Write one funny song and you'll surprise the world with your cleverness. Your amusing tune might even get your band its big break on commercial radio. But write an entire album of funny songs and you're suddenly teetering on the edge of becoming a Novelty Act. Yep, that's right. Weird Al territory. God forbid.

Geoff Johnston, the warped stoner mastermind behind 'clip, writes amusing songs and delivers them in an appealing one guy/one guitar style -- think They Might Be Giants giving in to their baser impulses and playing R-rated coffeehouse music. Songs from the Mint Mansion outstrips 'clip's previous effort, 1999's Lo Fi Laugh, in practically every way. Whereas Lo Fi Laugh was scattershot-funny, Songs... is consistently superior, offering not just more laughs, but better laughs. Lo Fi Laugh offered only five songs; Songs... doubles the count. And while Lo Fi's CD-R quality was inconsistent, Songs from the Mint Mansion sparkles from beginning to end. In other words, it's consistently superior.

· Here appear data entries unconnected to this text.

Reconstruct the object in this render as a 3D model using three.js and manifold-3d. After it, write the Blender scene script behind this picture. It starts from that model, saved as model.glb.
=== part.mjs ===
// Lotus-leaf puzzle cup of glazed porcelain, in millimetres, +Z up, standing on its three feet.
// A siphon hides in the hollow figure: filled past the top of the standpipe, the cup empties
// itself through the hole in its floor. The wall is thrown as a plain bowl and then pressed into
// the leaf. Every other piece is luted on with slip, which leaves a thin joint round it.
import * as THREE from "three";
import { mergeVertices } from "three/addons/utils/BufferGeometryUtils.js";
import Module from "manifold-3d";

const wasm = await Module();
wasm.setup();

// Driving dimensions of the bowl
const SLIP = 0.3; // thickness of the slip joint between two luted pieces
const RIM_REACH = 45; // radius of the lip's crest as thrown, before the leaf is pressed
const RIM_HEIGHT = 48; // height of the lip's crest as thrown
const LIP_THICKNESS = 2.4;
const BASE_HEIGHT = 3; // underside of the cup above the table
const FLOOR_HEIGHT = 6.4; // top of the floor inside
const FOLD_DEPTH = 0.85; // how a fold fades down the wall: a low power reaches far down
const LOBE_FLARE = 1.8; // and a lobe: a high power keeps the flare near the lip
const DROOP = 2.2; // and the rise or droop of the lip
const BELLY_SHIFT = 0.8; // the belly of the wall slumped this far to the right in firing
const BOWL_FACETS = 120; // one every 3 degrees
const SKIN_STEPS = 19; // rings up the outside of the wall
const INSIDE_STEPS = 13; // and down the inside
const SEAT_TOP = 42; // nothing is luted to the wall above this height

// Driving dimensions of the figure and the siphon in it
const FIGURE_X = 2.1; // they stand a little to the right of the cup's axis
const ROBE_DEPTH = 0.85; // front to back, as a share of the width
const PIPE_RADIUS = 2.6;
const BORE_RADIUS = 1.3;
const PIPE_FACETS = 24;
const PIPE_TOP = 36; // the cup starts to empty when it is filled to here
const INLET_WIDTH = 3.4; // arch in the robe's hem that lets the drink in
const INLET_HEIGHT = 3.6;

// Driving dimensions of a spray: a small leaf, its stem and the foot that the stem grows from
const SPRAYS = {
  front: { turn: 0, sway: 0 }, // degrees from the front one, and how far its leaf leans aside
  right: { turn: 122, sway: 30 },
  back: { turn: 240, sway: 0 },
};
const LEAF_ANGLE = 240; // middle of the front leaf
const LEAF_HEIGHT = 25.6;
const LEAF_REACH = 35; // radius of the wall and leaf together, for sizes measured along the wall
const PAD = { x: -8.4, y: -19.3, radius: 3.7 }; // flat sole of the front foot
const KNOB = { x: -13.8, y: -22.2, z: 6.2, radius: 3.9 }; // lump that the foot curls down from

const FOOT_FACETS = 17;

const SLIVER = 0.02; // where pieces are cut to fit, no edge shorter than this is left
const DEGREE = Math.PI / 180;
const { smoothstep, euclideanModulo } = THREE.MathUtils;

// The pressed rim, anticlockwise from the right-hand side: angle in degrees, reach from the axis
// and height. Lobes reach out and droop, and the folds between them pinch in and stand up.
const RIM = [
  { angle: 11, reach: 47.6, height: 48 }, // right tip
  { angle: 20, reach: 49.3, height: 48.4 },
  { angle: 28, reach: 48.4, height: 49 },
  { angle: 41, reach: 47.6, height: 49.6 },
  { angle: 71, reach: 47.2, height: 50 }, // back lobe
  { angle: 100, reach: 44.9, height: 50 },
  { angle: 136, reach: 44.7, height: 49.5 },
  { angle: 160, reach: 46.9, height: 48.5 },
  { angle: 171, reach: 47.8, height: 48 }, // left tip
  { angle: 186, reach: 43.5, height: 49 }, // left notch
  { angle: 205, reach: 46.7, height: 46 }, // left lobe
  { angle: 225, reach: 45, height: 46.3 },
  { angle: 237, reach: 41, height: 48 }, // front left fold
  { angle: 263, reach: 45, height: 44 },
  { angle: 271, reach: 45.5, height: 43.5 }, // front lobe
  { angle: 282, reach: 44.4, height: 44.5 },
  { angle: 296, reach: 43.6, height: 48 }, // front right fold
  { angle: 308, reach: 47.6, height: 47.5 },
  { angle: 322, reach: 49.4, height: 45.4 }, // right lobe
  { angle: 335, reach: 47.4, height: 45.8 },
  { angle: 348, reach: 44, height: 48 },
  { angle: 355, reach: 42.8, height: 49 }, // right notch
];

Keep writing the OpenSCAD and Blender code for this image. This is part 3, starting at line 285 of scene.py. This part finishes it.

That's not to say that it's consistently sophisticated, 'cos it isn't. "Your Mom" takes its lyrics from the long and glorious history of "Your momma" jokes, and "Hard Nipples" reaches an epoch of coach potato masculinity with such winning couplets as "From Lucy Liu to Lucy Lawless / They're televising more and more broads goin' braless." That's not going to find its way onto a list of the human race's proudest moments any time soon.

But that's why we love 'clip, right? He's not afraid to admit that "Smoking's Cool", or to string together insipid pop lyrics on a "Mix Tape". And more importantly, every once in a while 'clip sneaks a dead-on piece of social criticism into the mix. "Molestache" skewers America's cheap beer drinkin', primer-colored-pickup-drivin', wife-beatin' subculture without missing a detail -- it's a brilliant piece of character analysis that's side-splittingly funny until you realize how pathetically accurate it is. "Whiteboy Wannabe Gangsta" -- an updated version of a song you'll find on the Boombox -- nails everybody's favorite middle class bad ass mall dweller so thoroughly that you'll remember it every time you spot a WASPy homeboy.

Yeah, 'clip writes songs like "Par-tay", which chronicles the aftermath of an ill-considered house party. Yeah, you'll eventually feel a bit stupid for laughing so hard at lines like "Why does my hand smell like ass" and even the rousing chorus of "Where did this midget come from?" Okay, maybe you'll never get tired of the midget thing. But despite its goofy moments, Songs from the Mint Mansion is deceptively clever. Johnston is evolving from a mildly amusing lyricist to a lethally deft social critic. Some day he's going to write a song about you, and all your friends will laugh.